As electricity is a major source of carbon dioxide emissions worldwide, this study attempts to suggest and recommend the necessity of green electricity in combating climate change. Furthermore, bidirectional causal relationships were revealed by the causality analysis. A number of relevant policies can be recommended in light of these findings. Environmental development objectives must be included in the economic growth plans of this region as a first step. Consequently, these economies can sustain their economic growth without compromising the environment. Ecologically sustainable consumption and production processes are essential for these nations to prosper economically and preserve the environment. As noted in the study, economic growth and financial development have a positive impact on CO2; hence, for these selected Western European countries, we recommend that these countries should aim for domestic consumption levels in order to reduce the impact that economic growth has on CO2E, especially in energy-intensive sectors. Further, to replace dirty resources in all sectors of their economies, these countries must use cleaner ones. These selected groups of 10 western European countries (especially Germany) should implement policies that facilitate the transition to renewables at national, regional, and global levels in order to enhance their renewable electricity generation. Energy infrastructure development should be invested in by the governments of the countries if they are to substantially increase their renewable electricity generation capabilities. Investing in research and development of renewable energy technologies that can provide large quantities of electricity from renewable resources is necessary. To conclude, the government should establish a public–private partnership to facilitate ecologically sustainable technologies within the region. The EU as a whole should also encourage ecologically sustainable technologies. Technological innovation that protects the environment can reduce adverse environmental impacts.
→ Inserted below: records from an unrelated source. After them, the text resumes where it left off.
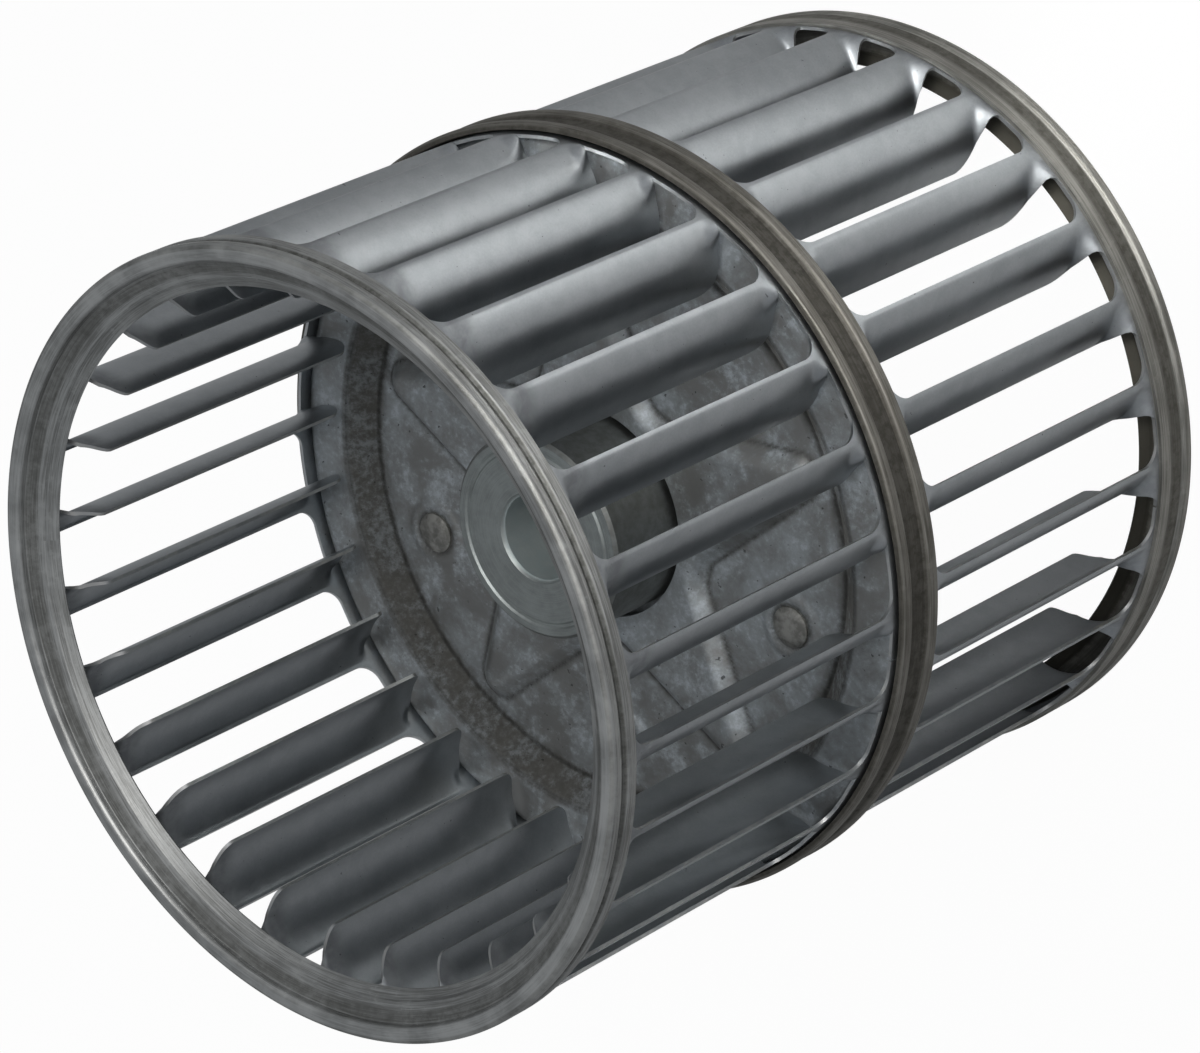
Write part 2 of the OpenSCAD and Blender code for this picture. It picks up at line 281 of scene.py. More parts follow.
discLook = {
    "light": rgb(0.66, 0.70, 0.73), "mid": rgb(0.46, 0.49, 0.505), "dark": rgb(0.30, 0.30, 0.29),
    "brown": rgb(0.20, 0.195, 0.18), "pit": rgb(0.10, 0.10, 0.10), "shadeAndGrime": rgb(0.10, 0.10, 0.095),
    "cloud": (0.05, 4, 0.6, 0.3), "mottle": (0.15, 5, 0.62, 0.3), "crumb": (0.9, 4, 0.75, 0),
    "pits": (0.8, 2, 0.6, 0),
    "toneMix": (0.55, 0.3, 0.15), "toneSpan": (0.40, 0.60), "lightMix": (0.5, 0.5), "lightSpan": (0.50, 0.66),
    "lightened": 0.75, "scuffAndShadeMix": (0.6, 0.4), "scuffAndShadeFade": (0.40, 0.60, 0.95, 0.4),
    "ramp": (0.0436, 0.0446, 0.0478, 0.0486),     # radii of the ramp, painted browner and darker: its scuffed zinc, and painted shade
    "shadeAndGrimeFade": (0.3, 0.6, 1.0, 0.7), "pitSpan": (0.70, 0.74), "pitted": 0.7,
    "rough": 0.58, "roughMix": (0.35, 0.3, 0.2, 0.2), "crumbDeep": 0.06, "mottleDeep": 0.06, "pitDeep": 0.03,
}


def discSteel(look):
    f = Finish("mottledDisc")
    away = f.round()[0]
    cloud, mottle, crumb = f.noise(look["cloud"]), f.noise(look["mottle"]), f.noise(look["crumb"])
    pit = f.spread(f.noise(look["pits"]), *look["pitSpan"])
    scuffedAndShaded = f.within(away, *look["ramp"])
    shadeAndGrime = f.painted("shadeAndGrime")
    share = f.spread(weighed(look["toneMix"], mottle, cloud, crumb), *look["toneSpan"])
    tone = f.blend(share, look["dark"], look["mid"])
    share = f.spread(weighed(look["lightMix"], mottle, crumb), *look["lightSpan"]) * look["lightened"]
    tone = f.blend(share, tone, look["light"])
    # the ramp is painted browner and darker: scuffed zinc, and painted shade
    share = scuffedAndShaded * f.spread(weighed(look["scuffAndShadeMix"], crumb, mottle), *look["scuffAndShadeFade"])
    tone = f.blend(share, tone, look["brown"])
    # painted shade: the creases and the rivets' feet are darkened, broken up by the crumb noise
    tone = f.blend(shadeAndGrime * f.spread(crumb, *look["shadeAndGrimeFade"]), tone, look["shadeAndGrime"])
    tone = f.blend(pit * look["pitted"], tone, look["pit"])
    rough = look["rough"] + weighed(look["roughMix"], mottle.swing(), scuffedAndShaded, pit, shadeAndGrime)
    normal = f.relief(crumb * (1 + scuffedAndShaded), look["crumbDeep"], f.relief(mottle, look["mottleDeep"]))
    return f.metal(tone, rough, f.relief(1 - pit, look["pitDeep"], normal))


hubLook = {
    "light": rgb(0.43, 0.46, 0.45), "dark": rgb(0.30, 0.32, 0.31), "side": rgb(0.20, 0.20, 0.19),
    "lining": rgb(0.33, 0.38, 0.38),
    "lathe": (1.0, 3, 0.7, 0), "lathePull": (9.0, 0.002),
    "cloud": (0.1, 4, 0.6, 0), "stain": (0.6, 4, 0.65, 0),
    "toneMix": (0.4, 0.35, 0.25), "toneSpan": (0.35, 0.62),
    "outside": (0.0145, 0.0148), "sideShadeFade": (0.3, 0.65, 0.9, 0.6),     # radii past which the side is painted darker, as painted shade from the parts round it
    "bore": (0.0064, 0.0067, 1.0, 0.0), "liningFade": (0.35, 0.65, 1.0, 0.6), "linedMetal": 0.7,
    "rough": 0.5, "roughMix": (0.2, 0.2), "latheDeep": 0.012, "stainDeep": 0.01,
}


def hubSteel(look):
    f = Finish("turnedHub")
    spot = f.round()
    away = spot[0]
    lathe = f.swept(look["lathe"], look["lathePull"], spot)
    cloud, stain = f.noise(look["cloud"]), f.noise(look["stain"])
    share = f.spread(weighed(look["toneMix"], lathe, cloud, stain), *look["toneSpan"])
    tone = f.blend(share, look["dark"], look["light"])
    # painted shade: the hub's side is darkened where the strips and the disc crowd it
    tone = f.blend(f.spread(away, *look["outside"]) * f.spread(stain, *look["sideShadeFade"]), tone, look["side"])
    inner = f.spread(away, *look["bore"])
    tone = f.blend(inner * f.spread(stain, *look["liningFade"]), tone, look["lining"])
    rough = look["rough"] + weighed(look["roughMix"], cloud.swing(), lathe.swing())
    normal = f.relief(lathe, look["latheDeep"], f.relief(stain, look["stainDeep"]))
    return f.metal(tone, rough, normal, 1 - inner * look["linedMetal"])


rivetLook = {
    "light": rgb(0.46, 0.45, 0.42), "dark": rgb(0.24, 0.235, 0.215), "cloud": (0.5, 4, 0.65, 0),
    "grain": (4.0, 2, 0.6, 0), "toneSpan": (0.35, 0.65), "rough": 0.5, "roughBy": 0.3,
    "grainDeep": 0.01, "cloudDeep": 0.06,
}


def rivetSteel(look):
    f = Finish("brownedRivet")
    cloud, grain = f.noise(look["cloud"]), f.noise(look["grain"])
    tone = f.blend(f.spread(cloud, *look["toneSpan"]), look["dark"], look["light"])
    rough = look["rough"] + cloud.swing() * look["roughBy"]
    return f.metal(tone, rough, f.relief(grain, look["grainDeep"], f.relief(cloud, look["cloudDeep"])))


steel = {
    "strip": bladeSteel(stripLook), "disc": discSteel(discLook), "hub": hubSteel(hubLook),
    "rivet": rivetSteel(rivetLook), "upperRing": ringSteel("rolledRing", ringLooks["upper"]),
    "lowerRing": ringSteel("shadeBandedRing", ringLooks["lower"]),
    "centreRing": ringSteel("shadedBand", ringLooks["centre"]),
}
print("finishes mixed")


# Sheet sections

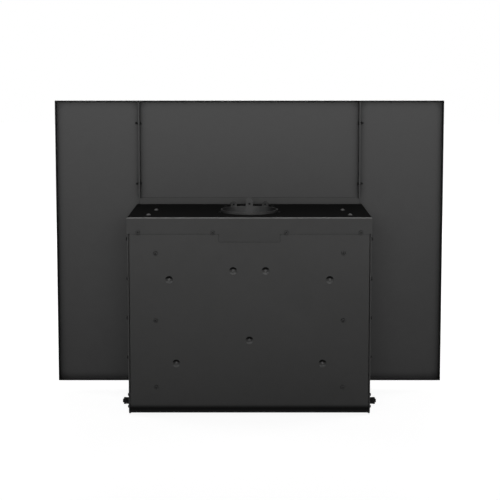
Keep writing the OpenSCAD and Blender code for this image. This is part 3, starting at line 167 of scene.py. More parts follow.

Within the selected countries of the EU, investments in technology may inhibit the development of pollution-intensive industries. Also, we recommend that the selected EU nations should integrate their financial development strategies with environmental welfare objectives to enhance their respective financial development policies. Compared to other countries, western European nations should allocate a relatively higher proportion of their domestic credit to clean private sector industries. The government should also consider providing subsidies for eco-friendly investment projects, which will further minimize negative environmental impacts related to financial development. One of the major flaws of this study is its focus on ten Western European countries. As a result, future research will be able to analyze the electricity usage in Western Europe, as well as the economies of European countries in general. A novel econometric approach and machine learning algorithms can further be used in future research to explore the linkage between green electricity and CO2E.